- **GIVEN RECORDS**:
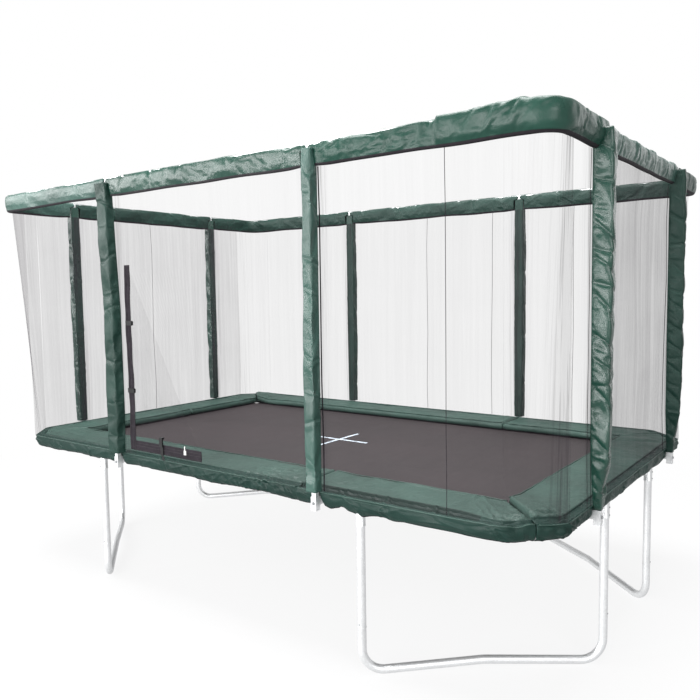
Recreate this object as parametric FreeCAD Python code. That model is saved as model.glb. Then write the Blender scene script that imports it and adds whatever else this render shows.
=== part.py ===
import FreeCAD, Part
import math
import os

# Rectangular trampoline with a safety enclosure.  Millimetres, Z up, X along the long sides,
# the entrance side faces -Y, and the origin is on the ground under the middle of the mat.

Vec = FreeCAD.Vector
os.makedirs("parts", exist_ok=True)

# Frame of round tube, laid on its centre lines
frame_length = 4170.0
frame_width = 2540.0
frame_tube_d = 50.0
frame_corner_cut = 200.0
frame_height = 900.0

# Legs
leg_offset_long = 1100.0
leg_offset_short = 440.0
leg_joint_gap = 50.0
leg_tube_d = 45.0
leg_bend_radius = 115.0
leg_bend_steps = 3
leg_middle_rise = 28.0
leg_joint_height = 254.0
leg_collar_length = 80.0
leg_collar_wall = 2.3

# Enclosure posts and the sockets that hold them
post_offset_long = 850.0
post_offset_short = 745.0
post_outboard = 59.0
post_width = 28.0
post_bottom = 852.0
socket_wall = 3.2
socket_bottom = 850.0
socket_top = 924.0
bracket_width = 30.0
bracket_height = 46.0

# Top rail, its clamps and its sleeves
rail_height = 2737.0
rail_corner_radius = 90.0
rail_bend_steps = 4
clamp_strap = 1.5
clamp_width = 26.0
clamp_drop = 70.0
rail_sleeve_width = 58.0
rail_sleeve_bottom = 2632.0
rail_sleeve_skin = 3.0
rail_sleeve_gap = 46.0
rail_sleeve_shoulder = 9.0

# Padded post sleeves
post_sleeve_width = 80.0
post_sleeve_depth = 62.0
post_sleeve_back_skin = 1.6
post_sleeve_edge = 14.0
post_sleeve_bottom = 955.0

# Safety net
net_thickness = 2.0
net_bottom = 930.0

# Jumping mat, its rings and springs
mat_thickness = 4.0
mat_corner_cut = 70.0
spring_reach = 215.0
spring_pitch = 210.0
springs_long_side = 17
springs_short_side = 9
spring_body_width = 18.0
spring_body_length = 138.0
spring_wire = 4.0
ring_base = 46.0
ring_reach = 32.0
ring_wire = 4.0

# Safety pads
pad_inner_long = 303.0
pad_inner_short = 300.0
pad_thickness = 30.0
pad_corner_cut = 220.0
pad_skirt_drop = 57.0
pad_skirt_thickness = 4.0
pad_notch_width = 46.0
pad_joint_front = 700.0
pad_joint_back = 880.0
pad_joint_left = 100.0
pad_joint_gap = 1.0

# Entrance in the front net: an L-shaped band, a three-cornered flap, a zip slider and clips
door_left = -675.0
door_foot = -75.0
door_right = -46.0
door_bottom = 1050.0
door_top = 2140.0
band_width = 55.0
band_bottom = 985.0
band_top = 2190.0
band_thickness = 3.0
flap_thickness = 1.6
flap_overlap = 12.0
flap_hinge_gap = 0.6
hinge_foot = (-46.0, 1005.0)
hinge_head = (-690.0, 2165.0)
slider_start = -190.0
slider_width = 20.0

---

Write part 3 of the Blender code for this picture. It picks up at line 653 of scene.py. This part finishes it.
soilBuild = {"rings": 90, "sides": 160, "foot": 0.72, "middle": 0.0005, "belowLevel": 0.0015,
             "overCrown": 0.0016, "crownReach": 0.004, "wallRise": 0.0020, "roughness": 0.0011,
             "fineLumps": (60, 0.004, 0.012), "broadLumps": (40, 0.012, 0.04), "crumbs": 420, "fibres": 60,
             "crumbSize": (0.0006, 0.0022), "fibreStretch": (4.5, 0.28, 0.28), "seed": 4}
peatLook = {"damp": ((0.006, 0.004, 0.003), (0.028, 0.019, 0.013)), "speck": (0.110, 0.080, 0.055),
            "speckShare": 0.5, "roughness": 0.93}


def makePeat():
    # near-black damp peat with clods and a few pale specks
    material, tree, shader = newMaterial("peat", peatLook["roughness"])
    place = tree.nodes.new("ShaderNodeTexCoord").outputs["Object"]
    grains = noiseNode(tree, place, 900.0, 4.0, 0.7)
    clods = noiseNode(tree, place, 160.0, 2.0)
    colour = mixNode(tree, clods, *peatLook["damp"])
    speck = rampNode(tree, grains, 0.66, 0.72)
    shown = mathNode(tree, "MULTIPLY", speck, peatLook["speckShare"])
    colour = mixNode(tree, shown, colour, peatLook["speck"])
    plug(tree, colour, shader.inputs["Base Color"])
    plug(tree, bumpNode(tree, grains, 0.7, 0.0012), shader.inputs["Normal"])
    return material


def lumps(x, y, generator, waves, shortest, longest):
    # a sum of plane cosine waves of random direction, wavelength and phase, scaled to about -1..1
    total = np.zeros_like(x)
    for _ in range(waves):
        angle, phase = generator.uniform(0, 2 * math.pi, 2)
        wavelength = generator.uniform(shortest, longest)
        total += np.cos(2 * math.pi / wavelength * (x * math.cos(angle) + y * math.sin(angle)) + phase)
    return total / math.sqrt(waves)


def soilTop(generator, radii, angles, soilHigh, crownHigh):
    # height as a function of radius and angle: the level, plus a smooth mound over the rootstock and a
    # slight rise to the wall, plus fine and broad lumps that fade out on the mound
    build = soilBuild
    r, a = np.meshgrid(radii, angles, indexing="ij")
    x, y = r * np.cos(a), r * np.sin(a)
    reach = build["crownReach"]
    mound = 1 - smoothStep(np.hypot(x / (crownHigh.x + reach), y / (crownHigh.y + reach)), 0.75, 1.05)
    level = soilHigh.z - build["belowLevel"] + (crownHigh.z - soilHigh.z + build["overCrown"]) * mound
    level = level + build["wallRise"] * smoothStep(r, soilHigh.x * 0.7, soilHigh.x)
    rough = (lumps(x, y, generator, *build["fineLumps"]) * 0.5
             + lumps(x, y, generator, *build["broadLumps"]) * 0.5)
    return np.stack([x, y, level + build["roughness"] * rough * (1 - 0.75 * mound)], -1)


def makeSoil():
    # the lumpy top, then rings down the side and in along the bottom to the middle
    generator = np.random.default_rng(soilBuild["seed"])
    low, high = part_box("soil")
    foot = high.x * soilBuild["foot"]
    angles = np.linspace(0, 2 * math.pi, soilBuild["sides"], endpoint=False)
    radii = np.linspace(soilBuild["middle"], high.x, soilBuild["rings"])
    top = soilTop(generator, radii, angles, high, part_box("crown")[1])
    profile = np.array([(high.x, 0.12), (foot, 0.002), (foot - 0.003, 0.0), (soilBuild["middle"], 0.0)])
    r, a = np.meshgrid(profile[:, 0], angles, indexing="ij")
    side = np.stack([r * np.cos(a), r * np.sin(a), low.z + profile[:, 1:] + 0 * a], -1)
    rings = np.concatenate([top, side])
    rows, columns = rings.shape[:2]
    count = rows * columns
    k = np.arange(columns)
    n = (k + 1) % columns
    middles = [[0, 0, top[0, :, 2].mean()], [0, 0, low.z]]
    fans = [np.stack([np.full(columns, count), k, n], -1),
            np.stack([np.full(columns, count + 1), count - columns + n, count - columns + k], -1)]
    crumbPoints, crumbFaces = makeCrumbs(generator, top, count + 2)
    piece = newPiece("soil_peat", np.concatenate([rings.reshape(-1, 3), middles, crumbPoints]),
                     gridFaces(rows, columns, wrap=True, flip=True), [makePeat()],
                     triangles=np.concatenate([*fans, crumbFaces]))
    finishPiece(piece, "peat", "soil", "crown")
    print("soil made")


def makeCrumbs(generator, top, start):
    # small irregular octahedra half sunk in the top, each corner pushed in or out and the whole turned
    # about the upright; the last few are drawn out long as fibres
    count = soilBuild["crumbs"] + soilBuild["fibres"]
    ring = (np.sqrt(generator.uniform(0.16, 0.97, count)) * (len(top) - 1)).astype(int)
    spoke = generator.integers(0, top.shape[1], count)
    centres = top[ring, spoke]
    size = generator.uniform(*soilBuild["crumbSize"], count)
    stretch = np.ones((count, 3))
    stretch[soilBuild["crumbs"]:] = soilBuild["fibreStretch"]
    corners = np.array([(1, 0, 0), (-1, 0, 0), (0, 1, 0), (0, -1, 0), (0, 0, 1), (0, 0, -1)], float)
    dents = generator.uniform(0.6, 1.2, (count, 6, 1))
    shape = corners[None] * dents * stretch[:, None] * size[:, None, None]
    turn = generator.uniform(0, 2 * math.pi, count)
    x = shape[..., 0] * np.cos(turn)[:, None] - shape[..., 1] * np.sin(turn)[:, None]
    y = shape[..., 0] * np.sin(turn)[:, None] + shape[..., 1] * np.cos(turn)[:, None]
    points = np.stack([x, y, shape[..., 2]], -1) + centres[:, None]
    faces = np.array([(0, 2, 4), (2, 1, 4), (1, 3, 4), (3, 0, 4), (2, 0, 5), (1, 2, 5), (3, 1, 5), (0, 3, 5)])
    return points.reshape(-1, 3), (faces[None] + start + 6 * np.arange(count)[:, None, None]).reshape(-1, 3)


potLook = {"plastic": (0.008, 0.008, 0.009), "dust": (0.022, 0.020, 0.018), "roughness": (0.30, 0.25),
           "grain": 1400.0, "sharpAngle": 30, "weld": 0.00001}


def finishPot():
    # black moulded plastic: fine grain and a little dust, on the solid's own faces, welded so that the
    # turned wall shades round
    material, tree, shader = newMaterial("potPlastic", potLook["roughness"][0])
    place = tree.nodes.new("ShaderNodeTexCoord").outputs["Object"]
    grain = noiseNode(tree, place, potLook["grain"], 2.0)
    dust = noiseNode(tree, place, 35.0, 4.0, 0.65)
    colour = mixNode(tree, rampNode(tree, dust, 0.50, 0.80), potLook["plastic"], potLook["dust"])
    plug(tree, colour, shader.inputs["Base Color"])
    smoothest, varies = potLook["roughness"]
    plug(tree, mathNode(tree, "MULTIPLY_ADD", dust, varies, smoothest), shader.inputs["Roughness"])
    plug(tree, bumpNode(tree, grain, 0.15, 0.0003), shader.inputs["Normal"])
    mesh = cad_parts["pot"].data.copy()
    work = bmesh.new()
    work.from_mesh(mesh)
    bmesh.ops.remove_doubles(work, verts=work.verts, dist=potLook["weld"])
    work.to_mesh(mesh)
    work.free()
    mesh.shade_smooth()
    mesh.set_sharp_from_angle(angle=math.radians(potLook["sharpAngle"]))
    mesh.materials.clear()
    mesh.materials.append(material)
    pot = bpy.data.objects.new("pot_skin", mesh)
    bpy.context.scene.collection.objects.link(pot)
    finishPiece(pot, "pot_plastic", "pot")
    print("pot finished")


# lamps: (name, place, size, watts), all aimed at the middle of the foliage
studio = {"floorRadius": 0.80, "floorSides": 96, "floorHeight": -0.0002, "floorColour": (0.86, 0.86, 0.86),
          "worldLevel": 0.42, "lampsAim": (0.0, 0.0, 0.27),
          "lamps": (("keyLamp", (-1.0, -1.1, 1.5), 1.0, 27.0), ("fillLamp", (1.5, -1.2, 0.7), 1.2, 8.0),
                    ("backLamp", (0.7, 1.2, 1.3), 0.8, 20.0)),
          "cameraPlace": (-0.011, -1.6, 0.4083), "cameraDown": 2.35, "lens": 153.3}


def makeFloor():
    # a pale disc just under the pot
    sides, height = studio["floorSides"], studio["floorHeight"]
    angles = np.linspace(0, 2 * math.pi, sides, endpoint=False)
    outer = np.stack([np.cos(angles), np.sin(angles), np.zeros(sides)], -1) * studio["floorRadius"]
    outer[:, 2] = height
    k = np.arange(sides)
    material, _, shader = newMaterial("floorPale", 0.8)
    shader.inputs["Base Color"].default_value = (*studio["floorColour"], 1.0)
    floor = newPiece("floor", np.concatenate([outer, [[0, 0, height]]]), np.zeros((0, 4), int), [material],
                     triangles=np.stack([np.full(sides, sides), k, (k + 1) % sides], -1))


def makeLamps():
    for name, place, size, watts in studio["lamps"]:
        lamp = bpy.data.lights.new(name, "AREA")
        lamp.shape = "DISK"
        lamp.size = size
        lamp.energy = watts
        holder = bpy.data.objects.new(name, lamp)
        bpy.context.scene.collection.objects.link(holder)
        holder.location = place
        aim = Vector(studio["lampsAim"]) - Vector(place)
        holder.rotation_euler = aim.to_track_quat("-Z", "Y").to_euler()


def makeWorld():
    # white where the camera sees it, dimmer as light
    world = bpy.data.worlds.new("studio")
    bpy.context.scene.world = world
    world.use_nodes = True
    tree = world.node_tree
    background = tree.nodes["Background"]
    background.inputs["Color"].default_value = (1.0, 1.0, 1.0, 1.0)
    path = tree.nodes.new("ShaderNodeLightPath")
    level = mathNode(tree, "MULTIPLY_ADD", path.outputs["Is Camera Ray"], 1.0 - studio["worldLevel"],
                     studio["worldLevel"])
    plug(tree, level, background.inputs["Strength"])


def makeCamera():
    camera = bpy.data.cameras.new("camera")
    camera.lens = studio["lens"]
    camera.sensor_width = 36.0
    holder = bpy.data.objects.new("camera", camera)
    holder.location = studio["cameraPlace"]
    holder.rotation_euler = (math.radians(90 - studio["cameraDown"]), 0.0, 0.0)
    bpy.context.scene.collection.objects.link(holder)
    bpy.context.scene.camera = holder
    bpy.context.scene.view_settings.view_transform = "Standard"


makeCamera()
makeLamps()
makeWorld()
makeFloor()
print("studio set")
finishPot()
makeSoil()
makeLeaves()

--

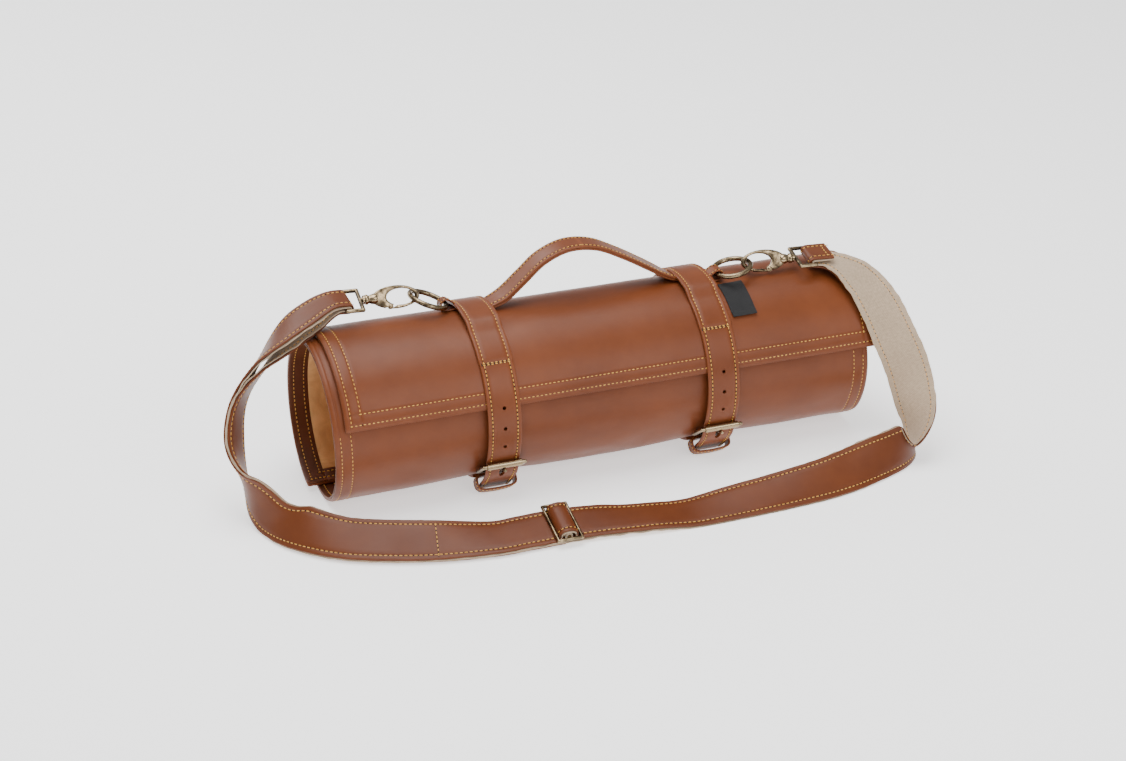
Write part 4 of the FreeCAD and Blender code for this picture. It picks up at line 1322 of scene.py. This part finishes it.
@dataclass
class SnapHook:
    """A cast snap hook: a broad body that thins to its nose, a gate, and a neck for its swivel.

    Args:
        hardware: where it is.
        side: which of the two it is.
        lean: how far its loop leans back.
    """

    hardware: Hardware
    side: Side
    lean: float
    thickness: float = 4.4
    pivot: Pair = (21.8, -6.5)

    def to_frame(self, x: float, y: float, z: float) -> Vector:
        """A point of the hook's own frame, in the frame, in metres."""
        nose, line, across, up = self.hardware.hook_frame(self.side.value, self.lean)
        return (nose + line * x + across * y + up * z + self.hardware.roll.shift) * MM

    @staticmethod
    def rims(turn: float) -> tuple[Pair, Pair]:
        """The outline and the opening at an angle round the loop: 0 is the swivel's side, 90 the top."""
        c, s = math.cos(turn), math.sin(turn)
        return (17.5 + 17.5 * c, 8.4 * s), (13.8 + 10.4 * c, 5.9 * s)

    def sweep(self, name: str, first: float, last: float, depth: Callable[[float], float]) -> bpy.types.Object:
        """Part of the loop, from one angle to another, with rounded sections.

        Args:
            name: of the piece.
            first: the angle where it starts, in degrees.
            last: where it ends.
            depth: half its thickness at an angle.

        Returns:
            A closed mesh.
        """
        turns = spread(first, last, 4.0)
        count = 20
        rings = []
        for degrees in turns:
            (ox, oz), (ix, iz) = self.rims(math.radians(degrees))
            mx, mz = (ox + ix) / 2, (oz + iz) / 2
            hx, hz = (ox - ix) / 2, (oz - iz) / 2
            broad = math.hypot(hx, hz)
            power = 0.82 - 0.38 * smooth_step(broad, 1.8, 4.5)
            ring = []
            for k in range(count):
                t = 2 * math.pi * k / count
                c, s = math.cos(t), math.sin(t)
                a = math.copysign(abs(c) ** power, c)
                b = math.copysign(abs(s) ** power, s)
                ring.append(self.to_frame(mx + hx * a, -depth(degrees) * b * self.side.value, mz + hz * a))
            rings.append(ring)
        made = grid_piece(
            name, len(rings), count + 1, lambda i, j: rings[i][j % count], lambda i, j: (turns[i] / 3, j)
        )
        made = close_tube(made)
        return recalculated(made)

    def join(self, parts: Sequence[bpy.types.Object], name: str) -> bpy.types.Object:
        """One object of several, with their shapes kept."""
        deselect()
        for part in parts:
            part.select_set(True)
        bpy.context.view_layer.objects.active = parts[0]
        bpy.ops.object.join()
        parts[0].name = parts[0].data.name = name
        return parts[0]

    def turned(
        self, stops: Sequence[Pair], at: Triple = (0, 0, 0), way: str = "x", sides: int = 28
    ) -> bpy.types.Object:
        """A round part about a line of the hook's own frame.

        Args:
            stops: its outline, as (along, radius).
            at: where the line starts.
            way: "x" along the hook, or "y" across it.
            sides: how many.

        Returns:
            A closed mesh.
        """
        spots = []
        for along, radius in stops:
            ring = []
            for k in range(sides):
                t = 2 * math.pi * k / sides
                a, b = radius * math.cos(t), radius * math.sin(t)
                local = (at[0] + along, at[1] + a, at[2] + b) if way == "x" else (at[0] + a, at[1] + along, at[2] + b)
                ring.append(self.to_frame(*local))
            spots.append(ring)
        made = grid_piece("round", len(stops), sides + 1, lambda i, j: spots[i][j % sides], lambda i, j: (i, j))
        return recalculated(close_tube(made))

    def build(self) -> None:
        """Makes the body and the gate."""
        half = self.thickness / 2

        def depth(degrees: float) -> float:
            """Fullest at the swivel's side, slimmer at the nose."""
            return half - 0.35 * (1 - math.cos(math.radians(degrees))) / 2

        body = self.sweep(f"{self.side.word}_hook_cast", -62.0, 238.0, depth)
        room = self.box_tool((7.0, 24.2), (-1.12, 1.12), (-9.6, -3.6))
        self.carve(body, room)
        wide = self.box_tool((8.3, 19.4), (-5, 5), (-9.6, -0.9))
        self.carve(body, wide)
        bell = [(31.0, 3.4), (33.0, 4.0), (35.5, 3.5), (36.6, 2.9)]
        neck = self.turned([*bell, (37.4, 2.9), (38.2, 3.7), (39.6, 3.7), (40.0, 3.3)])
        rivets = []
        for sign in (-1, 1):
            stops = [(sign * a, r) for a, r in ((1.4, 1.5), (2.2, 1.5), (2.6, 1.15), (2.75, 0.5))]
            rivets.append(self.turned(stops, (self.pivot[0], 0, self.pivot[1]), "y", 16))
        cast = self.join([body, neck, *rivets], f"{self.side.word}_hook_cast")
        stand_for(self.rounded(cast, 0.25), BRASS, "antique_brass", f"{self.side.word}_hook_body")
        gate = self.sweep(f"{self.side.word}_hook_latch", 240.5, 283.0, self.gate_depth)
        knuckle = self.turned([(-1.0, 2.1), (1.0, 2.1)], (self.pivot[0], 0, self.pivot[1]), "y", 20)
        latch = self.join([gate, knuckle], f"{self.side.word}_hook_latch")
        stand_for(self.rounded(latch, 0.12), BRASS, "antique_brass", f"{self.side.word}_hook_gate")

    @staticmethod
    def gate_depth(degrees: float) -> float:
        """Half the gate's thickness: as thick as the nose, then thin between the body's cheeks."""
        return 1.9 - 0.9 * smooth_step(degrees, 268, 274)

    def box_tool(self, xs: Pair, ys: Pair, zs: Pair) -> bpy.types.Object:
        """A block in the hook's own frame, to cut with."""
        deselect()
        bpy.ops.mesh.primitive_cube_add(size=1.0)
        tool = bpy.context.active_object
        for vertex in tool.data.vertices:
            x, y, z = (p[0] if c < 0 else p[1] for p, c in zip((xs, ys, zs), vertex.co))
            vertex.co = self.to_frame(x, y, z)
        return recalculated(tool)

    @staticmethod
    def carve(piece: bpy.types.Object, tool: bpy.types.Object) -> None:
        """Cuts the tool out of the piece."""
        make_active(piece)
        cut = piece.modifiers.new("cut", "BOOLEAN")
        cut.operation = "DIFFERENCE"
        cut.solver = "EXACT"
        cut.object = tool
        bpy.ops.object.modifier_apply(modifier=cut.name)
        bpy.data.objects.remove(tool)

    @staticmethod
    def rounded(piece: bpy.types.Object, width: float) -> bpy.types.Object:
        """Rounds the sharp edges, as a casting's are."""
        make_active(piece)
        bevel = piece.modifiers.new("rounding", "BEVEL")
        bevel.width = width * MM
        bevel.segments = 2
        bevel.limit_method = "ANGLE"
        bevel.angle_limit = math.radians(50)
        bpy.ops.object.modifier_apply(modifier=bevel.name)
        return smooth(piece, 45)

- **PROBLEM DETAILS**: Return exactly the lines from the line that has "Recreate this object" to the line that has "bracket_height = 46.0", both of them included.

- **FINAL RESULT**:
Recreate this object as parametric FreeCAD Python code. That model is saved as model.glb. Then write the Blender scene script that imports it and adds whatever else this render shows.
=== part.py ===
import FreeCAD, Part
import math
import os

# Rectangular trampoline with a safety enclosure.  Millimetres, Z up, X along the long sides,
# the entrance side faces -Y, and the origin is on the ground under the middle of the mat.

Vec = FreeCAD.Vector
os.makedirs("parts", exist_ok=True)

# Frame of round tube, laid on its centre lines
frame_length = 4170.0
frame_width = 2540.0
frame_tube_d = 50.0
frame_corner_cut = 200.0
frame_height = 900.0

# Legs
leg_offset_long = 1100.0
leg_offset_short = 440.0
leg_joint_gap = 50.0
leg_tube_d = 45.0
leg_bend_radius = 115.0
leg_bend_steps = 3
leg_middle_rise = 28.0
leg_joint_height = 254.0
leg_collar_length = 80.0
leg_collar_wall = 2.3

# Enclosure posts and the sockets that hold them
post_offset_long = 850.0
post_offset_short = 745.0
post_outboard = 59.0
post_width = 28.0
post_bottom = 852.0
socket_wall = 3.2
socket_bottom = 850.0
socket_top = 924.0
bracket_width = 30.0
bracket_height = 46.0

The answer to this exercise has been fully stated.